Provided information:
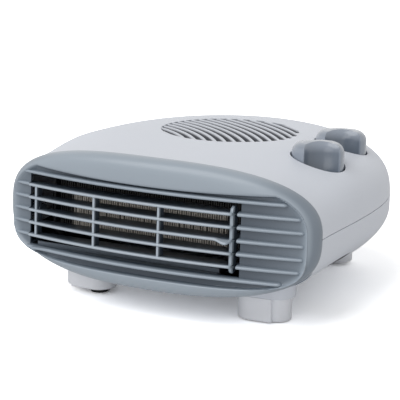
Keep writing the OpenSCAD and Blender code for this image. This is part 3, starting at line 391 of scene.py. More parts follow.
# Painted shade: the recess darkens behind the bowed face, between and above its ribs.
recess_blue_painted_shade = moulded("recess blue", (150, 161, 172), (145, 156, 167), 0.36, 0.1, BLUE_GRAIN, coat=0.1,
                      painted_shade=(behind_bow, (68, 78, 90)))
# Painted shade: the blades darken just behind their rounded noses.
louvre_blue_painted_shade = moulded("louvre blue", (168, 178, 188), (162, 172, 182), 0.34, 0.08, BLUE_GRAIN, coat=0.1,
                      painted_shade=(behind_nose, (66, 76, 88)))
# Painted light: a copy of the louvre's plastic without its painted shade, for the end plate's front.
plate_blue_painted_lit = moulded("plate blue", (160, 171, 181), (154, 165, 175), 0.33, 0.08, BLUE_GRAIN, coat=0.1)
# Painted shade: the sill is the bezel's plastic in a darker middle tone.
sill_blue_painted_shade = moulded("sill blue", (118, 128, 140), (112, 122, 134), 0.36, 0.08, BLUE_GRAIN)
shade_black = moulded("shade black", (26, 29, 34), (20, 22, 27), 0.6, 0.2, BLUE_GRAIN)
black_plastic = moulded("black plastic", (40, 41, 44), (30, 31, 33), 0.55, 0.3, 1500)
pale_plastic = moulded("pale plastic", (226, 222, 210), (214, 209, 196), 0.5, 0.2, 1500)
rubber = moulded("rubber", (28, 28, 30), (18, 18, 20), 0.8, 0.5, 1800)
zinc = moulded("zinc sheet", (176, 178, 182), (140, 143, 149), 0.38, 0.3, 900, 0, 0.15, 0.9)
dull_steel = moulded("dull steel", (122, 124, 128), (96, 98, 103), 0.45, 0.5, 1400, 0, 0.15, 0.9)
bright_steel = moulded("bright steel", (200, 201, 204), (180, 182, 186), 0.28, 0.2, 1200, 0, 0.1, 1.0)
mica = moulded("mica", (58, 52, 44), (40, 36, 30), 0.6, 0.5, 500)
# Painted shade: the strips go near black where no light gets in.
heating_strip = moulded("heating strip", (238, 232, 222), (204, 197, 187), 0.4, 0.4, 1300, 0, 0.2, 0.1,
                        painted_shade=(out_of_light, (15, 15, 16)))
copper = moulded("copper wire", (190, 112, 72), (160, 88, 54), 0.35, 0.6, 1600, 0, 0.1, 0.9)
bronze = moulded("bronze", (170, 132, 84), (140, 104, 62), 0.5, 0.6, 2400, 0, 0.1, 0.9)
print("finishes:", len(bpy.data.materials))

# %% [markdown]
# ## The camera
#
# The picture was taken from the right of the front, 15 degrees above the floor, through a long lens.
# The lens, the distance and the point it looks at come from fitting the case's outline and ribs.

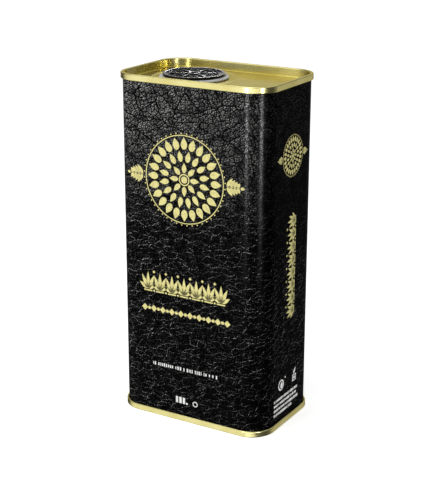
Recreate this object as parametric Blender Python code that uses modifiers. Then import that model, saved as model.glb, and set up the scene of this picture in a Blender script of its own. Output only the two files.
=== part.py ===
"""Flat rectangular powder tin with a rotary sifter closure.

A tinplate body is closed by two double-seamed ends.  The top end carries a
plastic sifter base that snaps into a round hole, and a dial that snaps into
the base and turns through a stop of 30 degrees to line up their holes.
Metres, +Z up.  The origin is the middle of the footprint, on the lower seam.
"""

import math

import bmesh
import bpy
from mathutils import Matrix

# Overall sizes, measured over the seams
HEIGHT = 0.1530
SEAM_WIDTH = 0.0749
SEAM_DEPTH = 0.0498
SEAM_CORNER = 0.0110

# Sheet and double seam
SHEET = 0.00025
LAP = 0.00005  # clearance between touching layers of sheet
SEAM_HEIGHT = 0.00275
HOOK_CLEARANCE = 0.0003  # below the body hook's tip
CREST_BEND = 0.00025  # radius at the middle of the sheet
COMPOUND_HEIGHT = 0.000285
COMPOUND_GAP = 0.00004
CORNER_STEPS = 6
BEND_STEPS = 4

# Countersunk panels of both ends
PANEL_DEPTH = 0.0036
GROOVE_DEPTH = 0.0041
GROOVE_BEND = 0.00035
CHUCK_DRAFT = 0.00012  # how far the chuck wall leans in over its height
RAMP_WIDTH = 0.0008
PANEL_STEP_INSET = 0.0060  # expansion step of the bottom panel
PANEL_STEP = 0.0004
PANEL_STEP_WIDTH = 0.0010

# Side seam of the body, a welded lap on the left side
SIDE_LAP_WIDTH = 0.0010
SIDE_LAP_PROUD = 0.00012
SIDE_LAP_Y = 0.0100
SIDE_LAP_BITE = 0.00010
WELD = 0.000001

# Closure
CLOSURE_FROM_SIDE = 0.02525  # its axis from the body's left face
ROUND_STEPS = 40
CLEARANCE = 0.0002
HOLE_RADIUS = 0.0124  # inside the turned-down lip of the top panel
LIP_DROP = 0.0009
LIP_BEND = 0.0005
BEAD_OFFSET = 0.0061  # middle of the bead from the hole's edge
BEAD_WIDTH = 0.0026
BEAD_HEIGHT = 0.00035

FLANGE_REACH = 0.00265  # how far the base covers the panel round the hole
SHOULDER_WIDTH = 0.00115
BASE_RISE = 0.0010  # deck above the panel
BASE_EDGE = 0.0004
DECK = 0.0012
SKIRT = 0.00095
SKIRT_DROP = 0.0045
SNAP_PROUD = 0.0008
SNAP_HEIGHT = 0.0008

DIAL_INSET = 0.0004  # the dial's edge from the base's shoulder
DIAL_RISE = 0.0010  # rim above the underside
DIAL_PLATE = 0.0005
DIAL_EDGE = 0.0002
RIM_WIDTH = 0.0012
HUB_RADIUS = 0.0030
HUB_DIMPLE_RADIUS = 0.0015
HUB_DIMPLE = 0.0004
HUB_RISE = 0.00045
RIB_WIDTH = 0.0009
RIB_RISE = 0.0003

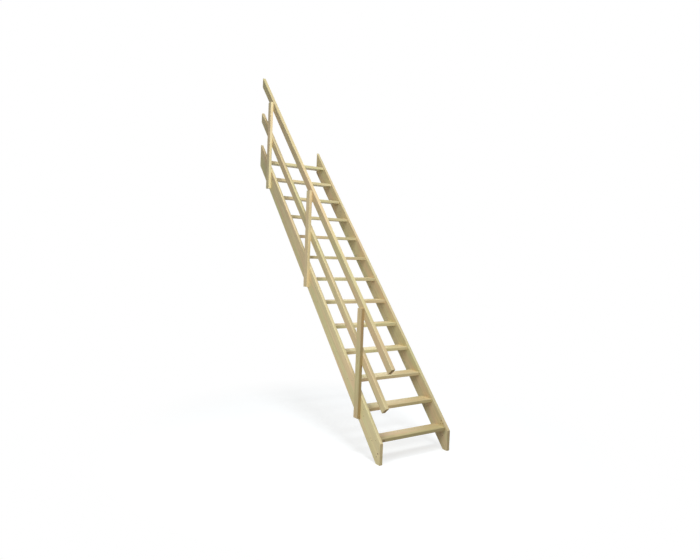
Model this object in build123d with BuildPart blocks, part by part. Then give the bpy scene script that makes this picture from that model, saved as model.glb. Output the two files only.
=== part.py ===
"""Loft ladder: an open softwood stair with thirteen treads and one handrail side.

Millimetres, +Z up. The stair climbs towards +Y and leans against an upright face there. The origin is
the middle of the left stringer's wall end, on the face that lies against the wall or loft trimmer.
"""
from build123d import *
from math import atan2, cos, degrees, radians, sin, tan
import os

os.makedirs("parts", exist_ok=True)

# Stair: rise and going from tread to tread
RISE = 200.0
GOING = 181.0
TREAD_COUNT = 13
FIRST_TREAD_HEIGHT = 196.0
INNER_WIDTH = 682.0
WALL_GAP = 28.0

# Treads and their stopped housings
TREAD_DEPTH = 130.0
TREAD_THICKNESS = 28.0
TREAD_EDGE_RADIUS = 3.0
HOUSING_DEPTH = 10.0
HOUSING_CLEARANCE = 0.1

# Stringers: width is measured square to the slope
STRINGER_WIDTH = 152.0
STRINGER_THICKNESS = 28.0
NOSING_SETBACK = 4.0
FOOT_REACH = 28.0
EDGE_RADIUS = 2.0

# Rails: offsets are measured square to the slope, from the line over the nosings
RAIL_WIDTH = 68.0
RAIL_THICKNESS = 34.0
RAIL_EDGE_RADIUS = 5.0
RAIL_END_RADIUS = 2.0
HANDRAIL_OFFSET = 419.0
KNEE_RAIL_OFFSET = 167.0
HANDRAIL_START = 337.0
KNEE_RAIL_START = 140.0

# Posts: each stands behind the first nosing by its own distance
POST_WIDTH = 60.0
POST_THICKNESS = 28.0
POST_LENGTH = 900.0
POST_TOP_SETBACK = 3.0
POST_PLACES = {"post_lower": 253.0, "post_middle": 1165.0, "post_upper": 2052.0}

# Slope of the stair
PITCH = atan2(RISE, GOING)
ALONG_SLOPE = Axis((0, 0, 0), (0, cos(PITCH), sin(PITCH)))

# Places across the stair, with the left stringer centred on x = 0
LEFT_OUTER_X = -STRINGER_THICKNESS / 2
LEFT_INNER_X = LEFT_OUTER_X + STRINGER_THICKNESS
RIGHT_INNER_X = LEFT_INNER_X + INNER_WIDTH
RIGHT_OUTER_X = RIGHT_INNER_X + STRINGER_THICKNESS

# The wall face is the plane y = 0, and the middle of a stringer's wall end is at z = 0
WALL_Y = 0.0
FIRST_NOSING_Y = WALL_Y - WALL_GAP - TREAD_DEPTH - (TREAD_COUNT - 1) * GOING
STRINGER_FRONT = NOSING_SETBACK
STRINGER_BACK = NOSING_SETBACK - STRINGER_WIDTH
STRINGER_MIDDLE = (STRINGER_FRONT + STRINGER_BACK) / 2
FIRST_NOSING_Z = (FIRST_NOSING_Y - WALL_Y) * tan(PITCH) - STRINGER_MIDDLE / cos(PITCH)
FLOOR_Z = FIRST_NOSING_Z - FIRST_TREAD_HEIGHT
FOOT_Y = FIRST_NOSING_Y - FOOT_REACH


def height_at(y, offset):
    """Height, at y, of the line that runs parallel to the nosings, offset square to the slope."""
    return FIRST_NOSING_Z + (y - FIRST_NOSING_Y) * tan(PITCH) + offset / cos(PITCH)


def place_at(z, offset):
    """Place y, at height z, of the same line."""
    return FIRST_NOSING_Y + (z - FIRST_NOSING_Z - offset / cos(PITCH)) / tan(PITCH)


def slope_point(distance, offset):
    """Point at a distance up the slope from the first nosing, offset square to the slope."""
    y = FIRST_NOSING_Y + distance * cos(PITCH) - offset * sin(PITCH)
    z = FIRST_NOSING_Z + distance * sin(PITCH) + offset * cos(PITCH)
    return (y, z)


def nosing(number):
    """Front top edge of a tread, counted from 1 at the bottom."""
    return (FIRST_NOSING_Y + (number - 1) * GOING, FIRST_NOSING_Z + (number - 1) * RISE)


def build_stringer(name, outer_x, inner_x):
    """Side board with a level and a plumb cut at the foot, a plumb wall end and a housing for each tread."""
    inward = 1 if inner_x > outer_x else -1
    outline = [
        (place_at(FLOOR_Z, STRINGER_BACK), FLOOR_Z),
        (FOOT_Y, FLOOR_Z),
        (FOOT_Y, height_at(FOOT_Y, STRINGER_FRONT)),
        (WALL_Y, height_at(WALL_Y, STRINGER_FRONT)),
        (WALL_Y, height_at(WALL_Y, STRINGER_BACK)),
    ]
    with BuildPart() as stringer:
        with BuildSketch(Plane.YZ.offset(outer_x)):
            with BuildLine():
                Polyline(*outline, close=True)
            make_face()
        extrude(amount=inward * STRINGER_THICKNESS)
        fillet(stringer.edges().filter_by(ALONG_SLOPE), EDGE_RADIUS)
        housing_depth = TREAD_DEPTH + HOUSING_CLEARANCE
        housing_height = TREAD_THICKNESS + HOUSING_CLEARANCE
        with BuildSketch(Plane.YZ.offset(inner_x)):
            for number in range(1, TREAD_COUNT + 1):
                y, z = nosing(number)
                with Locations((y, z - TREAD_THICKNESS)):
                    Rectangle(housing_depth, housing_height, align=(Align.MIN, Align.MIN))
        extrude(amount=-inward * HOUSING_DEPTH, mode=Mode.SUBTRACT)
    stringer.part.label = name
    return stringer.part


def build_tread(name, number):
    """Open tread with eased long edges, its ends in the housings of both stringers."""
    end_x = LEFT_INNER_X - HOUSING_DEPTH + HOUSING_CLEARANCE
    length = INNER_WIDTH + 2 * (HOUSING_DEPTH - HOUSING_CLEARANCE)
    with BuildPart() as tread:
        with BuildSketch(Plane.YZ.offset(end_x)):
            with Locations(nosing(number)):
                Rectangle(TREAD_DEPTH, TREAD_THICKNESS, align=(Align.MIN, Align.MAX))
        extrude(amount=length)
        fillet(tread.edges().filter_by(Axis.X), TREAD_EDGE_RADIUS)
    tread.part.label = name
    return tread.part


def build_rail(name, offset, start):
    """Flat rail with rounded edges, square cut at the foot end and plumb cut at the wall end."""
    outline = [
        slope_point(start, offset),
        slope_point(start, offset + RAIL_WIDTH),
        (WALL_Y, height_at(WALL_Y, offset + RAIL_WIDTH)),
        (WALL_Y, height_at(WALL_Y, offset)),
    ]
    with BuildPart() as rail:
        with BuildSketch(Plane.YZ.offset(LEFT_OUTER_X)):
            with BuildLine():
                Polyline(*outline, close=True)
            make_face()
        extrude(amount=RAIL_THICKNESS)
        fillet(rail.edges().filter_by(ALONG_SLOPE), RAIL_EDGE_RADIUS)
        fillet(rail.faces().sort_by(ALONG_SLOPE)[0].edges(), RAIL_END_RADIUS)
    rail.part.label = name
    return rail.part


def build_post(name, distance):
    """Upright post, flat on the outer faces of the left stringer and both rails, with level cut ends."""
    front_y = FIRST_NOSING_Y + distance
    top_z = height_at(front_y, HANDRAIL_OFFSET + RAIL_WIDTH - POST_TOP_SETBACK)
    with BuildPart() as post:
        with BuildSketch(Plane.XY.offset(top_z - POST_LENGTH)):
            with Locations((LEFT_OUTER_X, front_y)):
                Rectangle(POST_THICKNESS, POST_WIDTH, align=(Align.MAX, Align.MIN))
        extrude(amount=POST_LENGTH)
        fillet(post.edges().filter_by(Axis.Z), EDGE_RADIUS)
    post.part.label = name
    return post.part


pieces = [
    build_stringer("left_stringer", LEFT_OUTER_X, LEFT_INNER_X),
    build_stringer("right_stringer", RIGHT_OUTER_X, RIGHT_INNER_X),
    build_rail("handrail", HANDRAIL_OFFSET, HANDRAIL_START),
    build_rail("knee_rail", KNEE_RAIL_OFFSET, KNEE_RAIL_START),
]
for number in range(1, TREAD_COUNT + 1):
    pieces.append(build_tread(f"tread_{number:02d}", number))
for name, distance in POST_PLACES.items():
    pieces.append(build_post(name, distance))

for piece in pieces:
    export_step(piece, f"parts/{piece.label}.step")

print(f"pitch {degrees(PITCH):.2f} degrees, floor at z = {FLOOR_Z:.1f}, foot at y = {FOOT_Y:.1f}")
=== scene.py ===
"""Dresses the loft ladder: spruce on every board, screws at the joints, a white studio and the camera."""
import random
from math import atan2, cos, pi, radians, sin

import bpy
from mathutils import Matrix, Vector


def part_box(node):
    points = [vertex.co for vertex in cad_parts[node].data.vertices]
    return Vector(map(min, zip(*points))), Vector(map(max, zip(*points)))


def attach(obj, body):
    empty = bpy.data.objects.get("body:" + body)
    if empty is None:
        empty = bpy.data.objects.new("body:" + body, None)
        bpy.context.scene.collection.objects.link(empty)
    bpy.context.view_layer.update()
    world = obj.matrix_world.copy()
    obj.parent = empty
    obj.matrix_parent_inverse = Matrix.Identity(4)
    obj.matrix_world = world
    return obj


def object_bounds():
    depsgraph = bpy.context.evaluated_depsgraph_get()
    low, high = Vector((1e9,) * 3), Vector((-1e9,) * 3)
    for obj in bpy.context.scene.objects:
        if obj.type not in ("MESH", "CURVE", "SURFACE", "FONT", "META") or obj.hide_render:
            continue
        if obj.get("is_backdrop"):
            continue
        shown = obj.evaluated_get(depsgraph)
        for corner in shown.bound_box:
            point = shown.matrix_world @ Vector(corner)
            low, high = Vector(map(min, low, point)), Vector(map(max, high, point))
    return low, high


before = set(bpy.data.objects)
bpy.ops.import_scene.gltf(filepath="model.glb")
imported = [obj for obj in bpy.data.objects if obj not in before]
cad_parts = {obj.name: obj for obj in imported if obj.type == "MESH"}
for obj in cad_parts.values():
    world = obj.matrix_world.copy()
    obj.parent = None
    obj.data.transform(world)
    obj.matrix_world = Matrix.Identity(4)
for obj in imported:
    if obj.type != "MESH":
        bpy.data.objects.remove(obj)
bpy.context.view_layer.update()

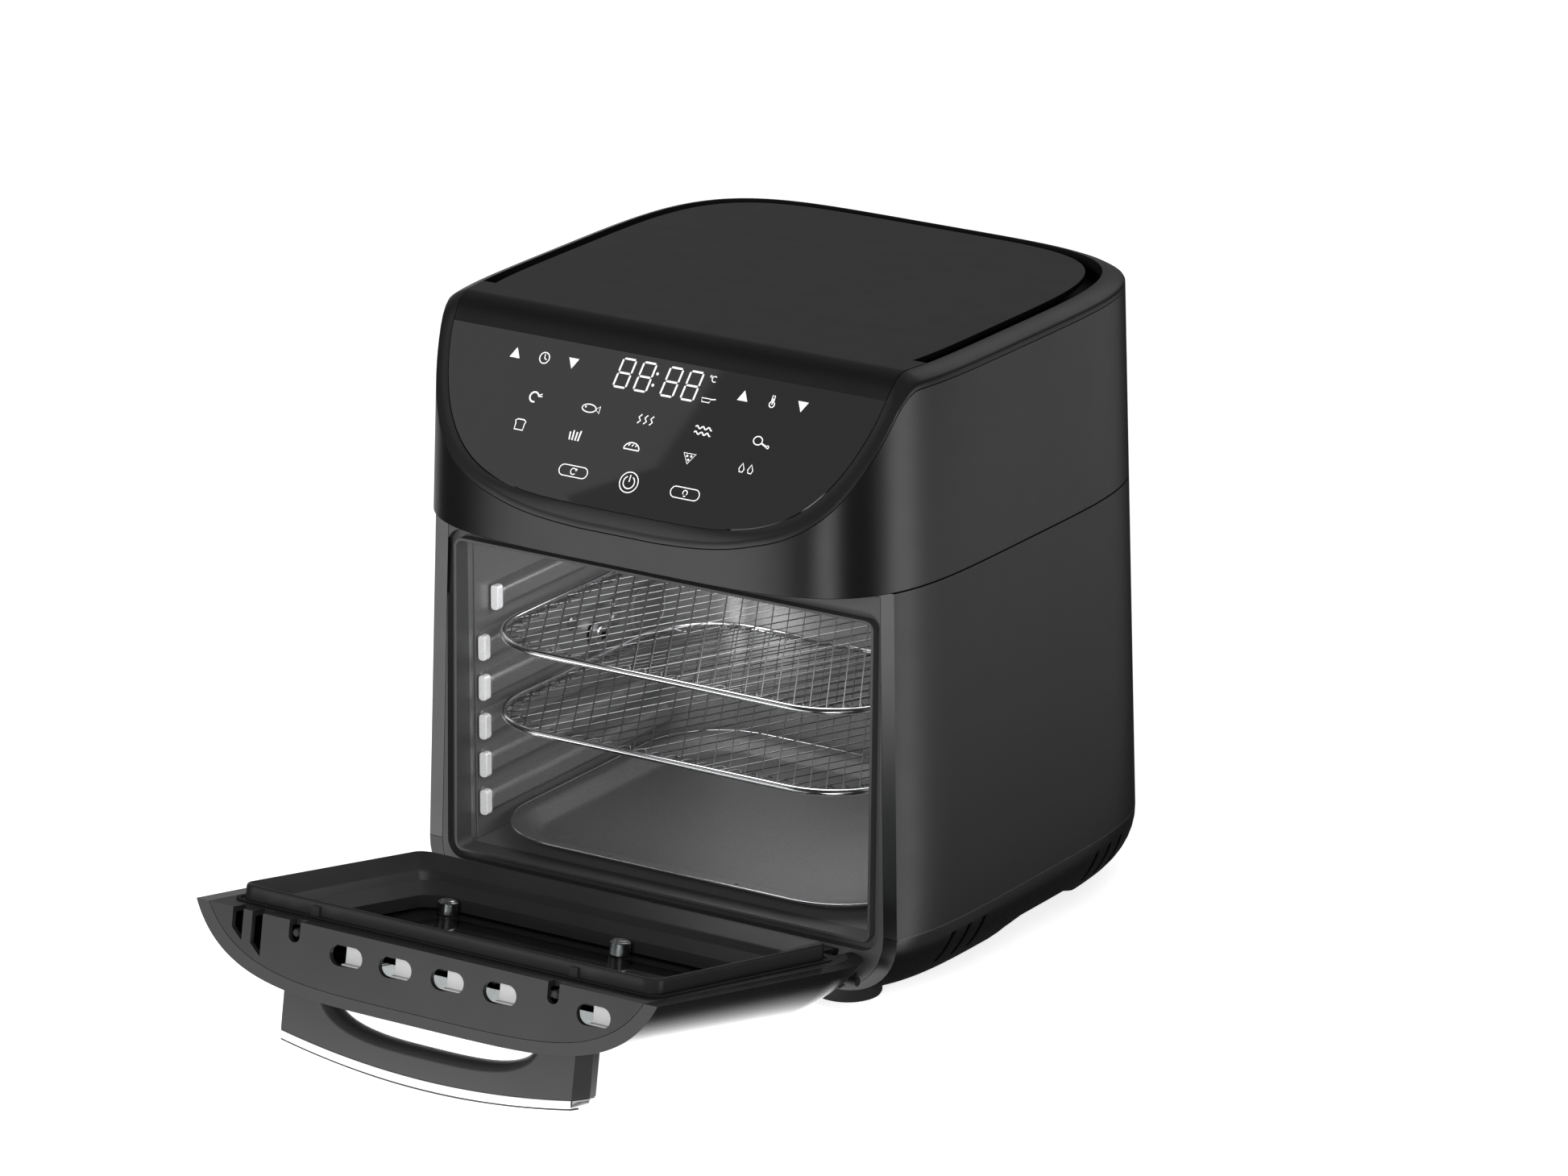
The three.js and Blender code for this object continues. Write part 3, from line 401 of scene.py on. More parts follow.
def cover_z(y):
    """Height of the panel and the top, with the fold between them."""
    return smooth_min(face_z(y), RIM_Z, FOLD)


def seam_z(x, y):
    """Height of the seam under the rim, which follows the panel down and sags in its middle."""
    sag = max(0.0, 3.9 * (1 - (x / 80) ** 2))
    return smooth_min(face_z(y, -3.8), RIM_SEAM_Z, 13) - (sag if y < 0 else 0)


def seam_point(t, lift, inset):
    """Point of that seam at one angle round the body, found by repeated halving."""
    z = RIM_SEAM_Z
    for _ in range(40):
        z = 0.5 * z + 0.5 * seam_z(*body_point(t, z))
    return (*body_point(t, z + lift, inset), z + lift)


def seam_loop(lift, inset):
    return [seam_point(t, lift, inset) for t in ANGLES]


def bezel_edge(t, extra):
    """Inner edge of the rim: narrow beside the panel, wider round the top plate."""
    point = body_point(t, RIM_Z, 10)
    for _ in range(40):
        z = cover_z(point[1])
        blend = min(1.0, max(0.0, (point[1] + 118) / 33))
        blend = blend * blend * (3 - 2 * blend)
        point = outline_point(t, HALF_WIDTH + growth(z) - (7 + 3 * blend) - extra,
                              HALF_FRONT + growth(z) - 2.1 - extra, HALF_REAR + growth(z) - 10 - extra)
    return point


def bezel_plan(extra):
    return [bezel_edge(t, extra) for t in ANGLES]


def cover_slab(below, above):
    """Layer that follows the panel and the top."""
    steps = [-170.0, -153.0, -130.0] + spread(-116, -84, 33) + [170.0]
    under = [(y, cover_z(y) - below) for y in steps]
    top = [(y, cover_z(y) + above) for y in reversed(steps)]
    return prism(under + top, "x", -170, 170)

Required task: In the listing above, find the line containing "depsgraph = bpy.context.evaluated_depsgraph_get()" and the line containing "Vector(map(max, high, point))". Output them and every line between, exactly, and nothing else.

The reply:
    depsgraph = bpy.context.evaluated_depsgraph_get()
    low, high = Vector((1e9,) * 3), Vector((-1e9,) * 3)
    for obj in bpy.context.scene.objects:
        if obj.type not in ("MESH", "CURVE", "SURFACE", "FONT", "META") or obj.hide_render:
            continue
        if obj.get("is_backdrop"):
            continue
        shown = obj.evaluated_get(depsgraph)
        for corner in shown.bound_box:
            point = shown.matrix_world @ Vector(corner)
            low, high = Vector(map(min, low, point)), Vector(map(max, high, point))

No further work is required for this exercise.